When Microsoft announced specifications for the original Xbox way back at the end of last century, people couldn’t help but laugh. Online connectivity? Progressive scan? A hard disk drive? Media playback capabilities? Isn’t this video game console just a PC? It wasn’t quite that. As the Xbox found its audience and Microsoft developed its successor, the Xbox 360, the line transformed into objects similar to PCs but more like cable boxes. An Xbox today is a portal to all kinds of media, but it’s static and unchanging, not customizable and upgradable like a PC.

The Xbox 720 meanwhile may be a whole lot like a PC.

In December 2010, Microsoft filed a patent application filed with the US Patents and Trademark Office and posters in the Beyond3D Forum (via Eurogamer) recently printed its details online.

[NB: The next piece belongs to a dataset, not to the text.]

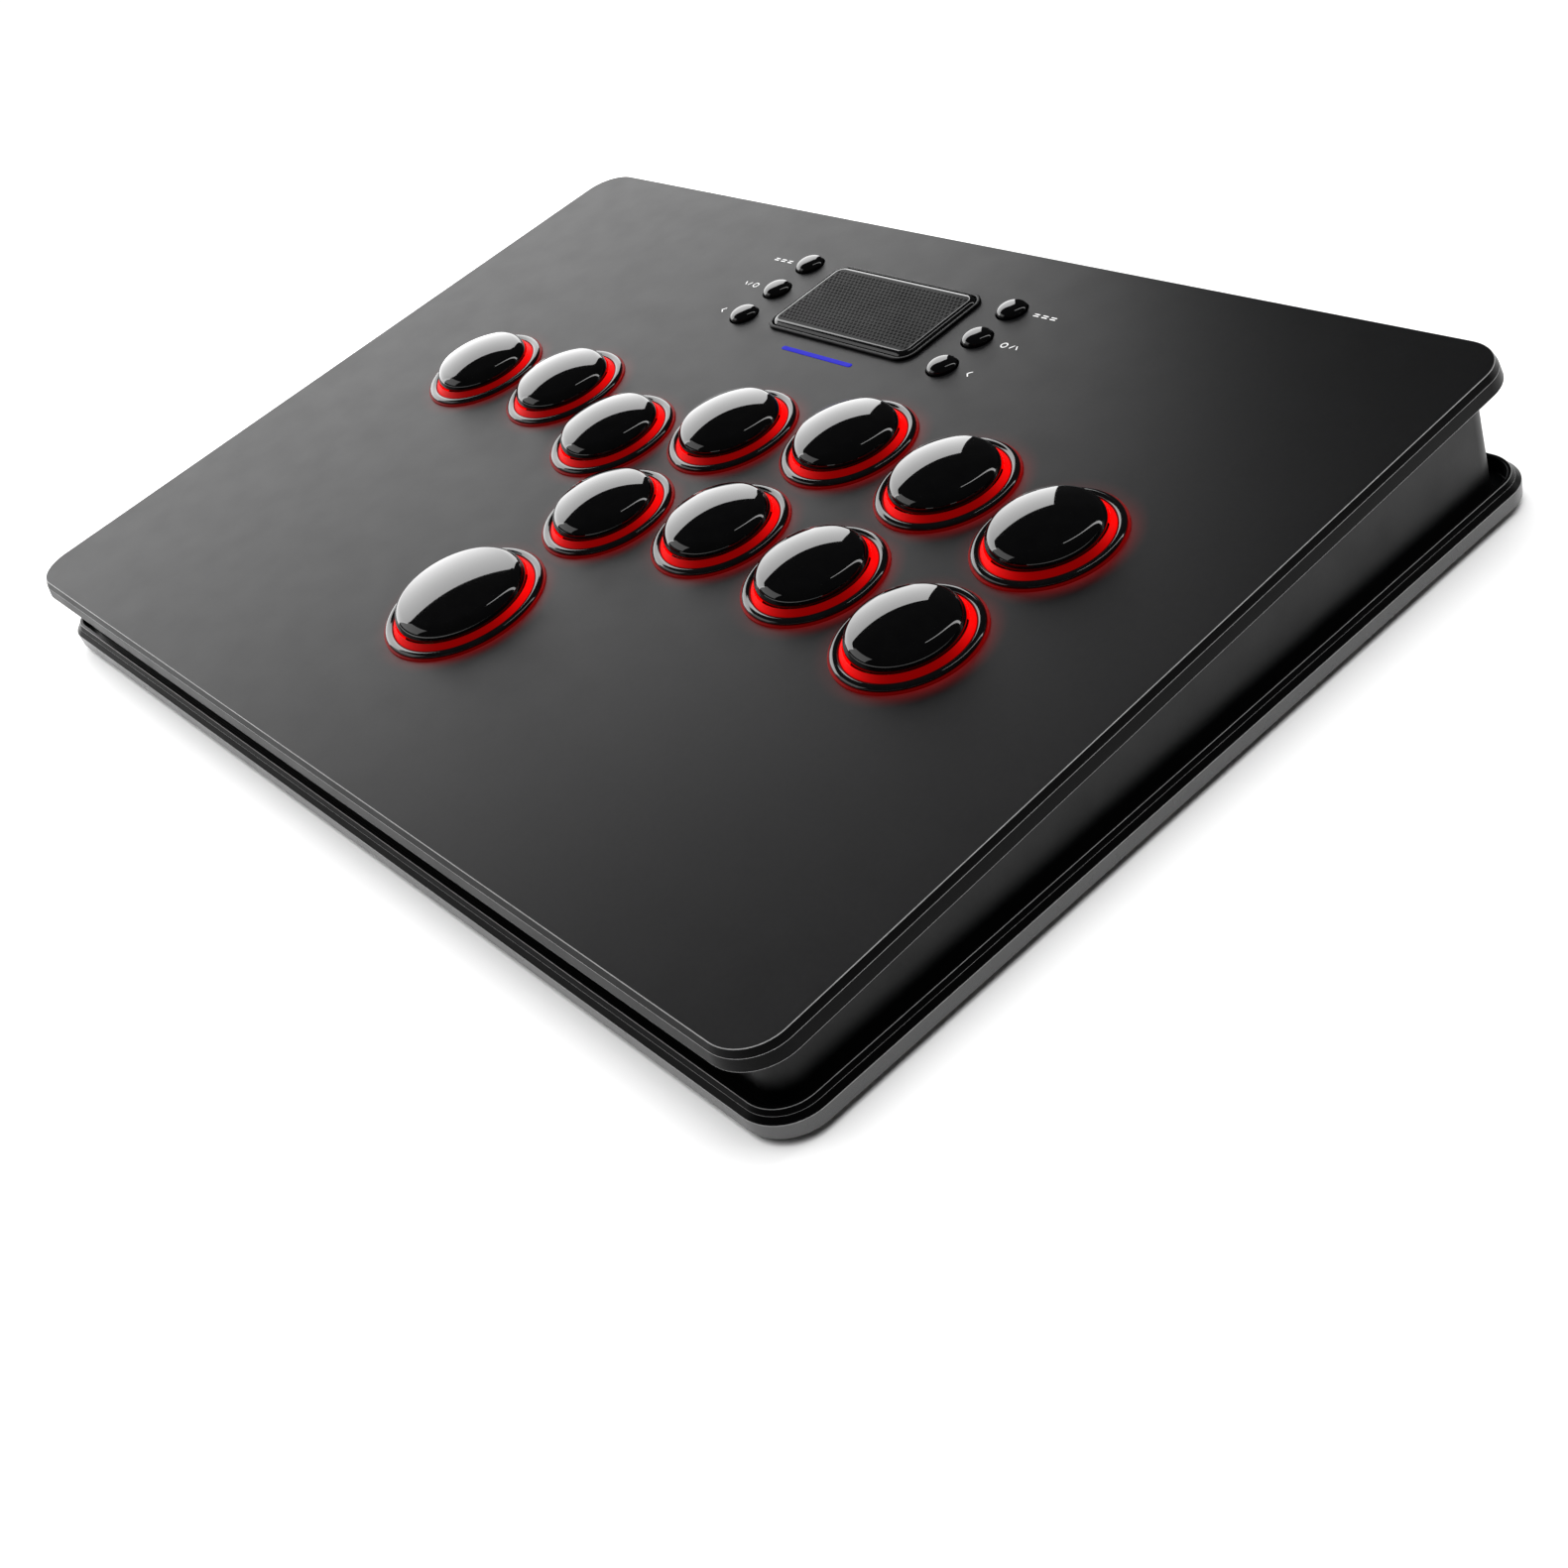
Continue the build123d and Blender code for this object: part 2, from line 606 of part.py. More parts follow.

Application 20120159090 abstract reads: “Versions of a multimedia computer system architecture are desrcibed which satisfy quality of service (QoS) guarantees for multimedia applications such as game applications while allowing platform resources, hardware resources in particular, to scale up or down over time.” In short, it’s a video game console that can be upgraded with new hardware capabilities, not just new software interfaces like the Xbox 360’s dashboard, as it ages over time.

All the evidence to date suggests that the machine described here will be the Xbox 720. The images included alongside the patent application line up conspicuously with the codenamed “Yukon” console described in the leaked Microsoft Xbox 10-year plan document that hit the web in June.

Unlike that document however this application details the Xbox 720’s upgradeable nature not from marketing and brand perspective, but from the hardware angle. This machine, whether it will be called Xbox 720 or Durango or something else entirely, will be built on a “base architecture” with multiple CPU/GPUs, each pairing devoted to separate functions like video games and apps. This set up could offer tiered models that vary in price, much like the Xbox 360 did with its Arcade and Pro models, but also capabilities similar to the differences in Apple’s MacBook and MacBook Pro lines.

Like the leaked 10-year plan document, this patent is from 2010, so Microsoft’s plans could look very different today than they did 2 years ago. Considering how Microsoft’s intense push into television and other media services on the Xbox 360 gel with the previously leaked document though, this patent should be considered a valuable look into the company’s future console plans.